Beautiful. Timely. Appropriate for our current circumstances. We WILL overcome this. But in the meantime, through the gloom and the anxiety, we find our way to a simpler life that forces us to appreciate what we actually do have and as crafts people we are blessed to have the opportunity to go back in time so to speak. To lose ourselves in our craft. To lose ourselves in the quiet, if you work with hand tools. I feel for the many who work this craft as professionals dependent on their hands and minds for a living. I pray for you all. That your down time will be limited. Your orders will continue. You have work to sustain your business. God speed.
Thank you for sharing this.
What a nice distraction and peaceful imagery. I can picture the old fellow and have considered this same precept as I grow older. Thanks for the timeliness.

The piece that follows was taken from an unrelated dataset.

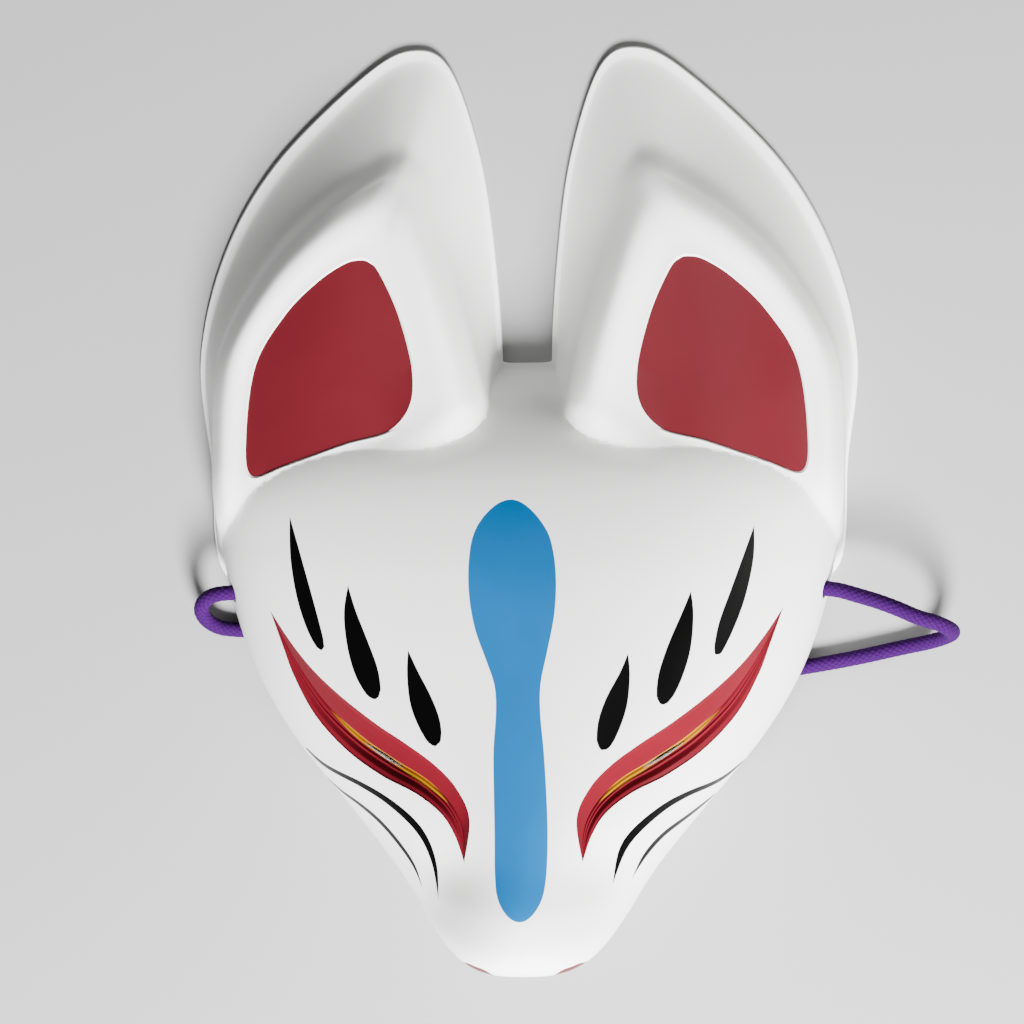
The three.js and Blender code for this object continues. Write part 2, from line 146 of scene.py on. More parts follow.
# The gold eyeball: where it starts and stops along the eye, its lower edge towards the outer and the inner
# corner, and its upper edge
EYE_GOLD = (2.6, 7.4, 0.385, 0.315, 0.5)
GOLD_TAPER = 1.2

# Holes for the cord, and the arch under each cheek: from which y to which, and its height
CORD_HOLE = (80.2, -28.9, 15)
CORD_HOLE_RADIUS = 2.7
CORD_HOLE_CUT = 12
ARCH_FROM = -26
ARCH_TO = -84
ARCH_HEIGHT = 6.6

# Painted marks, each as a middle line with its half width; an end of some width is round
BROWS = (
    ((-62.3, -7.9, 0), (-60.3, -18.6, 1.5), (-57.7, -28.9, 2.15), (-54.9, -37.3, 1.9), (-52.5, -42.8, 1)),
    ((-45.7, -26, 0), (-45, -33.2, 1.7), (-42.8, -41.4, 2.9), (-40.2, -48.6, 3.1), (-37.7, -54.9, 1.6)),
    ((-29.5, -42.4, 0), (-28.3, -48, 1.45), (-26.1, -54.9, 2.85), (-23.7, -60.8, 2.85), (-21.8, -66.2, 1.5)),
    ((26.6, -43.5, 0), (25.7, -48.8, 1.35), (23.6, -55.4, 2.8), (21.5, -61.4, 2.85), (19.9, -67.4, 1.6)),
    ((43, -28.1, 0), (42.1, -33.8, 1.5), (39.8, -42.2, 2.95), (37.1, -50, 3), (35, -56.6, 1.6)),
    ((60.1, -11.4, 0), (58.4, -19.4, 1.4), (55.3, -29.2, 2.15), (52, -37.5, 2.1), (49.4, -44.7, 1)),
)
WHISKERS = (
    ((-59.6, -69.9, 0.4), (-53.6, -73.6, 0.6), (-42.9, -77, 0.72), (-35.3, -80.4, 0.85), (-28.6, -85.1, 1),
     (-24.7, -89.9, 0.9), (-22.4, -96.4, 0.6), (-21.5, -104.6, 0)),
    ((-54.5, -77.8, 0.35), (-49.5, -80.5, 0.52), (-43.5, -83, 0.56), (-37.4, -86.8, 0.6),
     (-31.9, -92.1, 0.56), (-28.1, -97.2, 0.42), (-25.9, -102.9, 0)),
    ((58.4, -74.3, 0.45), (51, -77.9, 0.65), (42, -80, 0.75), (35.4, -82.7, 0.9), (28.4, -87.7, 1.05),
     (24.6, -92.6, 0.9), (22.1, -101, 0)),
    ((50.5, -82.4, 0.4), (46, -84.6, 0.55), (42.2, -86.5, 0.6), (35.4, -90.1, 0.64), (30.4, -94.9, 0.55),
     (27, -100.6, 0)),
)
STRIPE = (
    (-3.5, -4.1, 7.6), (-3.5, -12, 9.7), (-3.1, -20, 11.1), (-2.8, -28, 11.2), (-2.4, -36, 10.1),
    (-1.8, -44, 7.8), (-1.4, -51, 5.85), (-1.25, -58, 5.6), (-1.1, -67, 6.3), (-0.7, -77, 6.55),
    (-0.4, -87, 6.6), (-0.5, -96, 6.4), (-0.7, -102, 5.7), (-0.7, -107.4, 4.9),
)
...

Each of us in our own can contribute in small meaningful ways. Ways that will define us for years to come.
Apposite post.
Here in Oslo, Norway we’re ‘under corona-curfew’ as of yesterday. Stay at home if possible, keep your distance, wash hands rigorously…
Even though I live in the town centre I usually lead a secluded life. I have no wife or children so I work in my woodshop which is in the basement of the building where I live, so no daily commute either. Now I’m finishing one job and considering postponing the next which for once is an ‘outside job’ (i.e. not in the workshop – actually ‘pre-building’ / making the parts for a smallish post & beam barn structure, working inside a bigger building in another part of town). Think I’ll wait some days and see how things develop. Until then I’m doing workshop maintenance ; tending to my machinery, oiling & waxing wooden chisel handles, finally making a replacement tote for that cracked plastic one on the little Stanley No.3 that has been such a good help all these years…
So I guess it’s “Keep calm & carry on” until further notice.